[FFmpeg-devel] [PATCH] DNxHD 10-bit support v5

Baptiste Coudurier baptiste.coudurier at gmail.com
Mon Jun 13 23:40:03 CEST 2011


On 06/13/2011 02:56 AM, Joseph Artsimovich wrote:
> On 11/06/2011 01:05, Michael Niedermayer wrote:
>>> it might make sense to do the abs first then check against a threshold
>>> so the multiply&  shift is only done when the value isnt going to be
>>> 0 anyway. 0 is the most common value
>>> so this may be faster
>> also switching to 10 bit PIXFMT as baptiste suggested could be done
>> But none of these things should cause the patch to be delayed for
>> months. the regression test failure must be fixed though
>> That is, if you prefer to work on the rest later iam in favor of
>> applying (as i planed) once the regression is fixed / explained
> The attached patch fixes the regression.  To be applied on top of the
> other patches.
> As for the 10 bit vs 16 bit formats, let me give you my perspective.
> If I got that correctly, the comment in the header suggests storing
> [0..1023] samples in YUV422P16.  I am not a fan of that idea.  Is there
> currently even a way to tell libswscale how many bits are really being
> used?  Also keep in mind that some applications (ours included) want to
> do their own colour conversion, and introducing this idea of "storage
> bits != logical bits" might require architectural changes.
> Another option is to use 10-bit planar formats.  That sounds good in
> theory, but in practice it pushes the complexity out of ffmpeg, to
> libraries like libquicktime that uses ffmpeg internally, and also to
> applications that want to do their own colour conversion.
> The third option, which my patches use, is to scale 10 bit samples to
> the full 16bit range.  This approach is my favorite and is the least
> painful overall.

Well, I understand, but using YUV422P10 is just faster, simpler and more
efficient. I'm against the code uselessly using YUV422P16.
Also converting from P16 to P10 for v210 output or vice versa would be
just waste of cpu.

> 2. The "full range dnxhd" turned out to be more than full range.  I call
> it "overstretched range".  That is, U and V values of 0 and 255 don't
> correspond to -0.5 and 0.5, instead they correspond to something like
> -0.488 and 0.488.  

It seems weird to me that DNxHD and/or AVID would use a range that is
not referenced in SMPTE.
You seem to say the range is shorter ? It should be 4 - 1019 AFAIK.

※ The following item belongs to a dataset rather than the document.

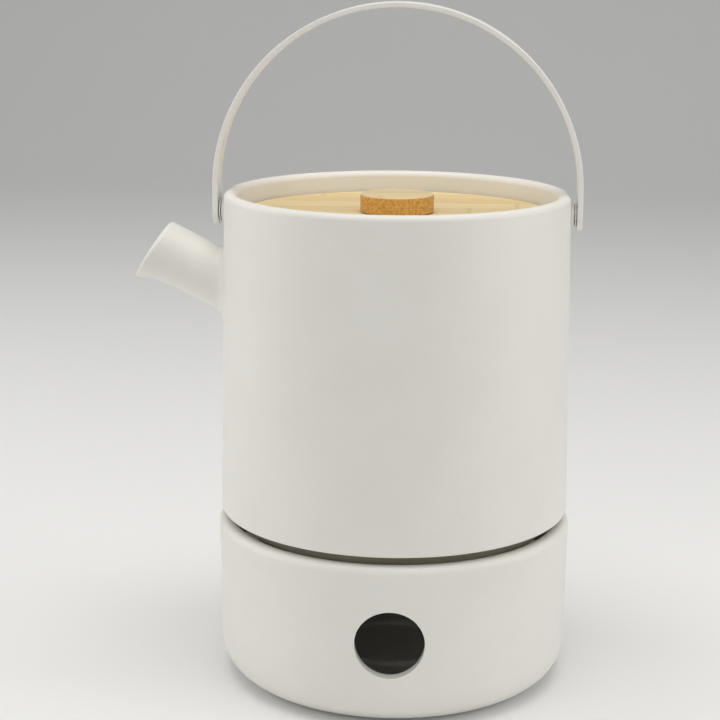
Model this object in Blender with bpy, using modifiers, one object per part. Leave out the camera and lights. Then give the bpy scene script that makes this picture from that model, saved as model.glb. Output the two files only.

> respect_user_specified_idct_algo.patch
> diff --git a/libavcodec/dnxhddec.c b/libavcodec/dnxhddec.c
> index d995222..a06b6d3 100644
> --- a/libavcodec/dnxhddec.c
> +++ b/libavcodec/dnxhddec.c
> @@ -48,6 +48,7 @@ typedef struct DNXHDContext {
>      ScanTable scantable;
>      const CIDEntry *cid_table;
>      int initialized_for_bits; // 8, 10 or 0 if not initialized at all.
> +    int dnx8bit_idct_algo;

Named it 'idct_algo' and merge this patch into the previous one
otherwise there is gonna be useless break in the tree.